According to the Bureau of Economic Analysis’ first advance estimate for Q3, real GDP grew at an annual rate of 2.6%, up from -0.6% in the second quarter. The print came in slightly above expectations, which hovered at 2.4%. Consumption, government spending, and net exports all rose, while investment declined for the second consecutive quarter. The latest print also breaks the trend of negative GDP growth seen during the past two quarters.  

Personal consumption expenditures, which make up the largest share of GDP, increased at annual rate of 1.4%, a slowdown from last quarter’s 2.0% print. The estimate was about $14.1 trillion. Demand for goods declined, while spending on services drove the increase in consumption. However, even spending on services moderated relative to the second quarter. The overall contribution of consumer spending to GDP was 0.97%, down from 1.38% in Q2. Private domestic investment was weak, and it was actually the only category to have a negative contribution to the headline this quarter. Residential investment saw its most significant decline since Q2 2020, driven likely by rising borrowing costs and a cooling demand for housing. Nonresidential investment was positive, but it was not able to offset the decline in new housing construction. Inventories, which were one of the main contributors to last quarter’s decline in GDP fared slightly better in Q3, although they continued to have a negative contribution to the overall print.

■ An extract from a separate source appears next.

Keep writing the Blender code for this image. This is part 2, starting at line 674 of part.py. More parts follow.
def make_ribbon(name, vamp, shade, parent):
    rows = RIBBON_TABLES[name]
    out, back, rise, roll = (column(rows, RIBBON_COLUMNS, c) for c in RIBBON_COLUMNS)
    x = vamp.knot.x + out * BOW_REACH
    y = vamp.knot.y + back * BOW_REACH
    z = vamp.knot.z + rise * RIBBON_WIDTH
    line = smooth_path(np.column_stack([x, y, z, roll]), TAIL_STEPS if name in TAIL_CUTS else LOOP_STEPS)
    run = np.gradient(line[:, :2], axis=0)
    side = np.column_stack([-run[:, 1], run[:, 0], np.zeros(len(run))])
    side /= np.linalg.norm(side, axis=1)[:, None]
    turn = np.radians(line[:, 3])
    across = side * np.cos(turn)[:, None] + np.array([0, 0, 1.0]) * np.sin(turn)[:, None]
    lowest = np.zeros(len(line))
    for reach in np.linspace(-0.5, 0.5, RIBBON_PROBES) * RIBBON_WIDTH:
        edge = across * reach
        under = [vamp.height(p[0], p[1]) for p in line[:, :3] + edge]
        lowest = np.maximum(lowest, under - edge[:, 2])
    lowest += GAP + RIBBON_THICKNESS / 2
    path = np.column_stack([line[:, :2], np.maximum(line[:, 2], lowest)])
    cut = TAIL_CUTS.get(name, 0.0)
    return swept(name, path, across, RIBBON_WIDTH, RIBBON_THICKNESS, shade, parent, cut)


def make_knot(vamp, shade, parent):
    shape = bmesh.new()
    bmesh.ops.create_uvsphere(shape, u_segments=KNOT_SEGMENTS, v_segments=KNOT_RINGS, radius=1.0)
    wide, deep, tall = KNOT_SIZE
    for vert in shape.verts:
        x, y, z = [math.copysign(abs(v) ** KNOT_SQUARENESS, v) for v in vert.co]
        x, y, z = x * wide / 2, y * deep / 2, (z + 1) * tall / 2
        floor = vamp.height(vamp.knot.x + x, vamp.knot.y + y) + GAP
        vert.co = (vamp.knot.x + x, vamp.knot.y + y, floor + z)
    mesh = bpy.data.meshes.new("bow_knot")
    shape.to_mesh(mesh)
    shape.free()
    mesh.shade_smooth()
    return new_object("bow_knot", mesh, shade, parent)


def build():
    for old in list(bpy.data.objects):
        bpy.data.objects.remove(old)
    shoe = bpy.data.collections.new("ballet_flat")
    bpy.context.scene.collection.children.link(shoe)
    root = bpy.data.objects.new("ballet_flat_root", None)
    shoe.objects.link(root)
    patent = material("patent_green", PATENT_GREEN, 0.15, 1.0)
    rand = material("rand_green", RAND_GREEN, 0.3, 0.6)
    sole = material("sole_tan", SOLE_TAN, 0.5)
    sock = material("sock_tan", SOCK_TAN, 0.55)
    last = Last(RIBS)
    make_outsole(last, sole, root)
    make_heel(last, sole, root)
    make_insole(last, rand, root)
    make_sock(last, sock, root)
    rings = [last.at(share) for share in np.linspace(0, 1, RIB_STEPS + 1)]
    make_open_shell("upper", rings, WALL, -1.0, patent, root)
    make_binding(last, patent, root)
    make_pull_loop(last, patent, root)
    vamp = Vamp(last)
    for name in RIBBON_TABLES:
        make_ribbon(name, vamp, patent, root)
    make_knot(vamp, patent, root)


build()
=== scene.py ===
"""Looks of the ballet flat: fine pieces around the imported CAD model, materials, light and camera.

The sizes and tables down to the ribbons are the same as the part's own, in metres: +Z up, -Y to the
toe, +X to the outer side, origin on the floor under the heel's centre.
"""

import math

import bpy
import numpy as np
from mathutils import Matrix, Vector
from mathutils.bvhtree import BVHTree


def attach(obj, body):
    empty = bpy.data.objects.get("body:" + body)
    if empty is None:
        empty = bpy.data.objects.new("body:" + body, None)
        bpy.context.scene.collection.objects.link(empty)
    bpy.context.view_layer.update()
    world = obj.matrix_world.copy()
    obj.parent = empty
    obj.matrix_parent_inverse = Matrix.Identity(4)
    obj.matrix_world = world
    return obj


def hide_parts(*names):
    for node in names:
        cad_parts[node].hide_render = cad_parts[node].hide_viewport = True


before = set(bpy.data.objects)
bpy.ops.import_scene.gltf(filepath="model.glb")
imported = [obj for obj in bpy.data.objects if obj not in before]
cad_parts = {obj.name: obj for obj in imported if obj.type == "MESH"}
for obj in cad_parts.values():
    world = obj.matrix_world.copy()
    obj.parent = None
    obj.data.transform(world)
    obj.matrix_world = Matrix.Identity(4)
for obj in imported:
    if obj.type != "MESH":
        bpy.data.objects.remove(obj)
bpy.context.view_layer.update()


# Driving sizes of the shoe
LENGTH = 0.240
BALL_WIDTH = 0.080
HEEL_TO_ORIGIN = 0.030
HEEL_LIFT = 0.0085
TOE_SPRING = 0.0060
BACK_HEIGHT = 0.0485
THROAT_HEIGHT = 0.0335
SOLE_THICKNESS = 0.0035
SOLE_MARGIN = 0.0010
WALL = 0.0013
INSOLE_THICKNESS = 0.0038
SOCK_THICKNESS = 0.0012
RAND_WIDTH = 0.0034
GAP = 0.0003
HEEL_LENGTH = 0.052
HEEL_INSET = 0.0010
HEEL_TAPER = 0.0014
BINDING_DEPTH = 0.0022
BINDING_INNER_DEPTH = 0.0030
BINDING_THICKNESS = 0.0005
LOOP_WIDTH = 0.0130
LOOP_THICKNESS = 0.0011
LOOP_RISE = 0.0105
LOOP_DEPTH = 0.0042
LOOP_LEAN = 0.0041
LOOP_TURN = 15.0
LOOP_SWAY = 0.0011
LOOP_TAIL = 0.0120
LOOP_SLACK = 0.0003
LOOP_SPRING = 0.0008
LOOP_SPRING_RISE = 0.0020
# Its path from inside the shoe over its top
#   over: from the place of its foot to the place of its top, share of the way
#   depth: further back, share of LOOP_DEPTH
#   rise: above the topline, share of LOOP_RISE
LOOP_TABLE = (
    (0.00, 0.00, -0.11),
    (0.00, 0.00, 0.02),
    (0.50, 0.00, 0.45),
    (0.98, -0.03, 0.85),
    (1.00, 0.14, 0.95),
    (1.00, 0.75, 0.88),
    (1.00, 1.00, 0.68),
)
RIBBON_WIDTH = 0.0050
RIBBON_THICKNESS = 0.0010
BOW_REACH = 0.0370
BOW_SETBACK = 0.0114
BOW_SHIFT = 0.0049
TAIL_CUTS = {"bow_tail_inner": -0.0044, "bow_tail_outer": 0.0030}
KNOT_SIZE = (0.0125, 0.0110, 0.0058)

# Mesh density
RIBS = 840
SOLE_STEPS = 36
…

The main driver of GDP growth last quarter was net exports, which rose at an annual rate of nearly 13%. The trade deficit shrank for the second consecutive quarter and is now back below $1 trillion. However, it was mainly a slowdown in imports—as opposed to an increase in exports—that was responsible. The total value of goods and services imported fell 2.7%, while exports only rose 0.7%. While falling imports make a positive contribution to the calculation of GDP, they also suggest weakening consumer demand domestically. That is consistent with the decline in consumption relative to the previous quarter.  Government spending increased in Q3 at an annual rate of 1.39%, and it had a positive contribution to the calculation. However, how much money the government spends can hardly be used as a metric to measure economic strength.  

The GDP price index, used to adjust GDP for inflation, rose just 4.1%, well below the 5.3% that was expected. It is also a significant improvement from the previous quarter, when the deflator stood at 9.0%. The decline in core prices was less dramatic, falling from 4.7% to 4.5%, which was in line with expectations. The improvement in inflation—at least this particular measure of inflation—contributes to the notion that this GDP report was overall a positive one. Sure, the headline number overstates just how robust the economy is, but it still does not look recessionary. A decline in investment can be concerning, but it is not all that surprising considering how much borrowing costs have increased. That is certainly a headwind we will have to deal with for the foreseeable future. Now, this is only the first estimate and revisions are certainly possible. The most important thing, as always, is how the Fed will interpret the data. One can only hope that, when gauging the appropriate size of the next few rate hikes, they do not simply glance at headline number increasing from -0.6 to 2.6% and ignore growth in personal consumption declining from 2.0% to 1.4%. This tightening cycle has yet to cause an actual recession; that certainly  does not mean that one is impossible.  The market has already priced one in.